A powerful tool to address this is the "snooze button". A small group can have the power to pause some or all of the chain's activity, giving a larger group time to develop and deploy a fix. Then, after the fix is deployed, the chain is resumed. The pause event can reveal the existence of a problem, but not the details, reducing the attacker's advantage. Only the attacker who already knew about a problem and was ready to execute their attack (and can race ahead) can react to the pause event.

Once paused, the defenders can work on the fix in public, or at least they can safely involve a larger group to test the fix and coordinate deployment. This reveals the details to the attackers, but by that point it is too late for them to exploit.

Users of our system care about liveness: knowing that their transactions can't be blocked forever (at least not without the approval of some larger governance committee). They care that this "snooze button" has a limited duration, perhaps a few days or a few weeks. But we can imagine various "sizes" of snooze buttons, with larger governance requirements over the longer-duration delays.

Categories of Attack, Categories of Fixes

We're imagining problems that affect components at various scales:

We also imagine fine-grained contract pauses, in which the contract consults a table of what activity should and should not be allowed at any given moment. The contract might reject method invocations when paused, or it might queues them internally. We can imagine contracts registering to hear about updates to the "emergency pause table", via high-priority update messages. In this approach:

A similar "pause table" could be used at the Cosmos-SDK level, between Go modules, without using the bridge device.

Most of these pauses would be initiated by a Cosmos-SDK module, which reacts to a quorum of signed transactions from a small "security committee". This module would then change parameters, send bridge-device updates, and tell the Swingset module how/whether to interact with the kernel. For example, the Swingset module currently calls the swingset controller.run(runPolicy) method during END_BLOCK to perform a bounded amount of work (pulling from all queues in priority order). If the pause type was "stop servicing low-priority queues", this module would be instructed to instead to controller.run(runPolicy, { onlyServiceQueue: 'high'}) or similar. Timer and mailbox events would still be pushed onto the run-queue, but the low-priority consequences would not happen until the setting was changed.

To maintain liveness, each of these pauses needs to be clearly time-bounded. The Cosmos-SDK module that receives the security committee txn needs to watch the block height and unpause everything when the pause expires.

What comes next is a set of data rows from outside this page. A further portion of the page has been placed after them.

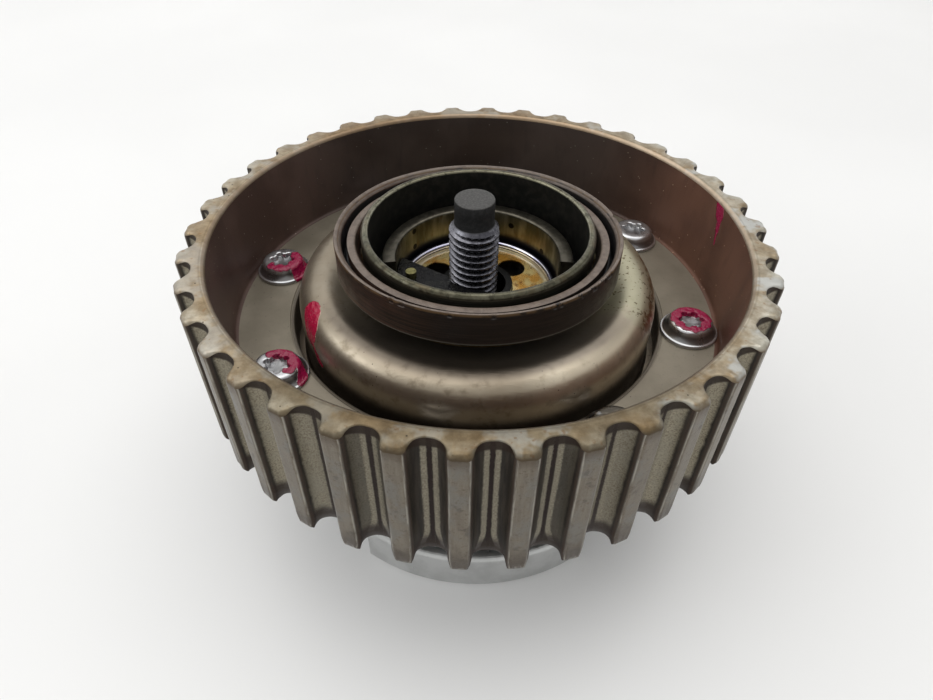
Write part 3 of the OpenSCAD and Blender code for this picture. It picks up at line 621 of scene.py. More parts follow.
def dome_material():
    s = Shader("dome")
    r, a, z = s.polar()
    mid = s.noise(0.45, 5, 0.6)
    c = s.fade(s.noise(0.07, 3), 0.35, 0.68, (0.335, 0.29, 0.232), (0.43, 0.385, 0.32))
    c = s.fade(mid, 0.5, 0.74, c, (0.27, 0.232, 0.182))
    c = s.fade(s.cells(0.5), 0.065, 0.035, c, (0.06, 0.05, 0.04))
    # painted shade darkens the recess round the neck, most in front under the seal; painted light makes the
    # right-hand side paler and the front duller
    x, y, _ = s.xyz()
    inner = s.mul(s.ramp(r, 34.7, 32.2), s.math("MAXIMUM", s.ramp(y, -4, -24), 0.4))
    c = s.mix(inner, c, s.mix(0.86, c, (0.08, 0.068, 0.06)))
    tint = s.fade(x, -20, 18, (1.2, 1.17, 1.1), (1.88, 1.88, 1.8))
    tint = s.mix(s.mul(s.ramp(y, -24, -32), s.ramp(x, 16, 6)), tint, (0.93, 0.89, 0.82))
    c = s.tint(c, tint)
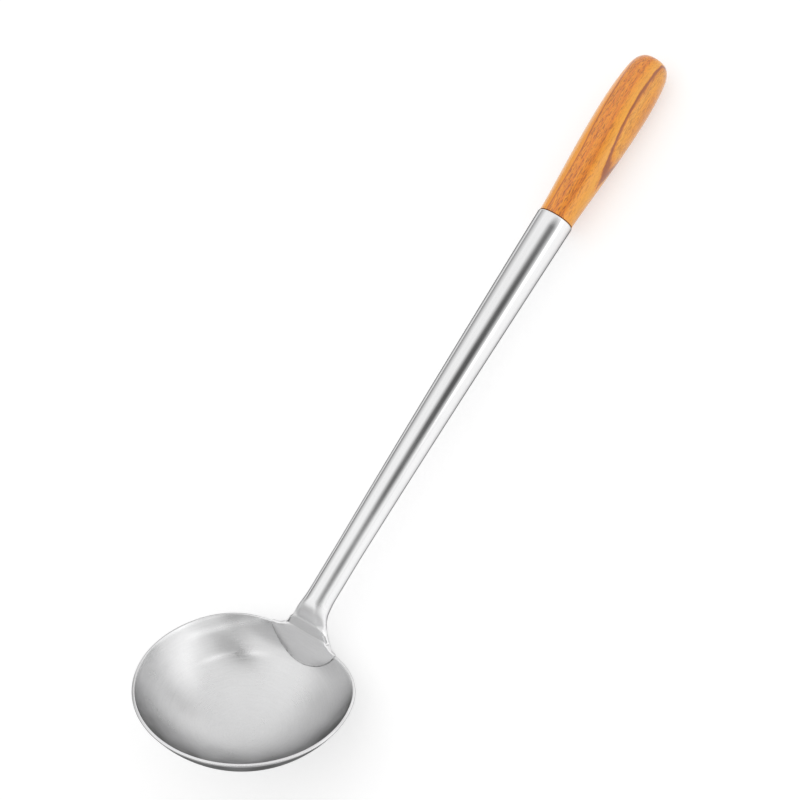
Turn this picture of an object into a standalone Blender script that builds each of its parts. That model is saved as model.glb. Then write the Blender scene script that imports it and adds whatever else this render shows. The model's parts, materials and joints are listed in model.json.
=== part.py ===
# Wok ladle: a pressed steel bowl, a tapered steel tube whose lower end is pressed flat and fanned
# out into a tongue lapped inside the bowl, and a turned wooden grip pinned into the tube's mouth.
#
# Everything is modelled in the bowl's own frame: the origin is the centre of the rim, +Z is the
# rim plane's normal and the handle leaves towards +X. An empty then tips that frame so that the
# ladle lies on its bowl and its grip, as it does on a worktop. Lengths are in metres.

import math

import bmesh
import bpy
import numpy as np

# Bowl
RIM_RADIUS = 0.0608
BOWL_DEPTH = 0.0353
BOWL_SHEET = 0.0018
RIM_ROUNDING = 0.0005
REST_FLAT_DEPTH = 0.0003

# Where the rim is pressed in beside the neck
PRESS_DEPTH = 0.0067
PRESS_FULL_ANGLE = math.radians(22.0)
PRESS_REACH_ANGLE = math.radians(62.0)
PRESS_FADE_HEIGHT = 0.014

# Tube: its stations are distances along the axis from the rim's own radius
TUBE_SHEET = 0.0010
TUBE_PITCH = math.radians(34.08)
TUBE_RISE = 0.02297
TUBE_LENGTH = 0.2506
TUBE_NECK_RADIUS = 0.00775
TUBE_MOUTH_RADIUS = 0.01081
TUBE_TAPER_START = 0.030
TUBE_SET = 0.0041
TUBE_SET_LENGTH = 0.283
MOUTH_CURL = 0.0004

# Neck: the stretch where the tube is pressed flat and turns down to the rim
NECK_PITCH = math.radians(80.0)
NECK_BEND_RADIUS = 0.008
NECK_FLAT_START = 0.0125
NECK_FLAT_LENGTH = 0.0198
NECK_FLAT_POWER = 0.8
NECK_THICKNESS = 0.0024
NECK_FLARE_START = 0.0055
BORE_END = 0.0025

# Tongue: half widths and heights over the rim plane
CREASE_HALF_WIDTH = 0.0138
CREASE_HEIGHT = 0.0035
TONGUE_CORNER_HALF_WIDTH = 0.0226
TONGUE_ARC_RADIUS = 0.0259
TONGUE_REACH = 0.0145
TONGUE_WAIST_HALF_WIDTH = 0.0152
TONGUE_WAIST_HEIGHT = 0.0010
TONGUE_END_THICKNESS = 0.0006
SHELF_STEP = 0.0003

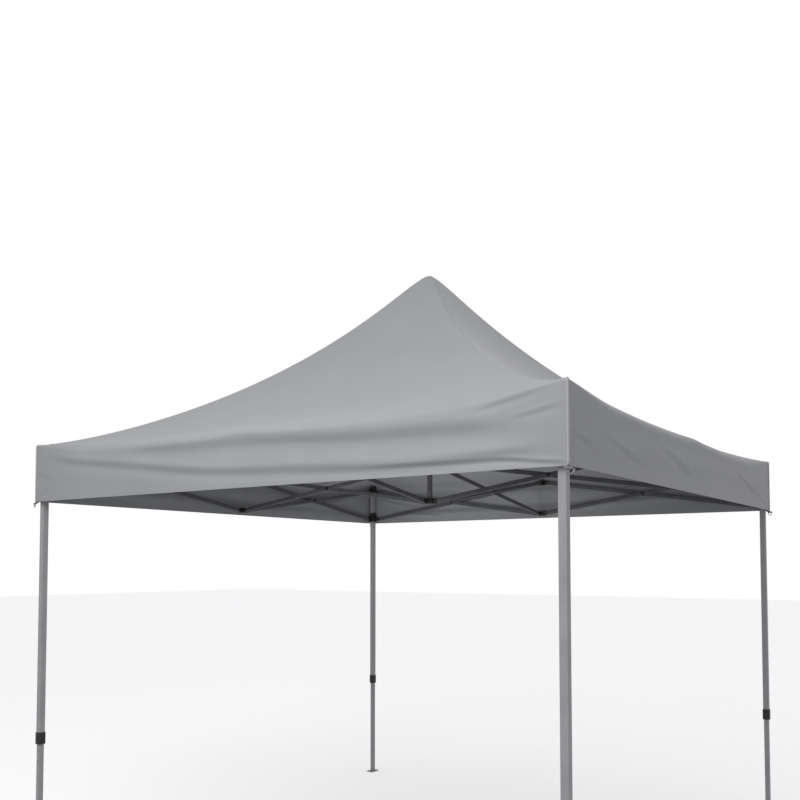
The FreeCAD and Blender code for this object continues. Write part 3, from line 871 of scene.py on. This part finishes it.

Additional votes (with a larger quorum requirement) might extend the pause if more time is necessary to develop/test/deploy the fix.

Disclosure Timeline

We imagine a sequence like the following:

If it looks like the pause window won't be enough, a larger security committee might have the authority to extend it. We'll need the pause events to have IDs so the txn that extends it can be easily matched to what is being extended.

The pause event should probably include a CVE or URL to a place where details can be found. The details should be withheld until the fix is deployed.

Subcomponents

Related

jessysaurusrex commented 2 years ago

There's one process step to capture that will be important for this, especially if the security team chooses to work on an issue in the open while a "snooze" is in effect.

As part of our triage, we will need to ensure that we do a tertiary analysis before creating a work item that makes details of an issue public, and that analysis should comprehensively examine whether or not said bug exists in other places in the stack. By including this in triage, before any details or work take place in public, we can reduce the risk of exploitation in other areas the code.

Tartuffo commented 2 years ago

Need a few more sub issues

Tartuffo commented 2 years ago

@warner @jessysaurusrex I made this an epic. Can you the two of you please coordinate on creating the appropriate sub-issues?

Tartuffo commented 2 years ago

Bump @jessysaurusrex do you need anything to help get this moving?

warner commented 2 years ago

@Chris-Hibbert added a feature to allow each contract instance to ask Zoe to block the delivery of specific messages (identified as a list of strings). The economic committee can use a multisig message to instruct the main Inter-protocol contracts (through their governance facets) to use this facility.

So our current response plan for the "bug discovered in Inter contract XYZ that allows funds to be stolen" scenario is:

That provides the most narrow tool we expect to have available: it can block a single message to a single contract instance, or (with a broad enough multisig message) block all messages on all core contract instances.

The most coarse tool is that we talk to a lot of validators and ask them all to pause the chain, by just turning off 1/3rd of the validators at the same time. This would be the same path we'd take to get an emergency sotware upgrade through, where we couldn't afford to wait for an on-chain vote (perhaps because the chain is already halted, and therefore cannot assist with the voting process).

We think that, between these two tools, we don't need an intermediate tool right away. That intermediate tool would e.g. pause a specific vat entirely (queue all messages, rather than block/reject specific ones), or maybe pause the kernel while allowing the rest of cosmos to keep running. Such a tool would be nice to have, but many of the scenarios in which we'd want to use it are drastic enough that simply stopping the entire chain might be just as good.

So we're pushing this out of MN-1.

Chris-Hibbert commented 2 years ago

The Zoe feature allows the contract to block exercise of a subset of invitation, identified by their description strings. It doesn't block delivery of arbitrary messages to the contract.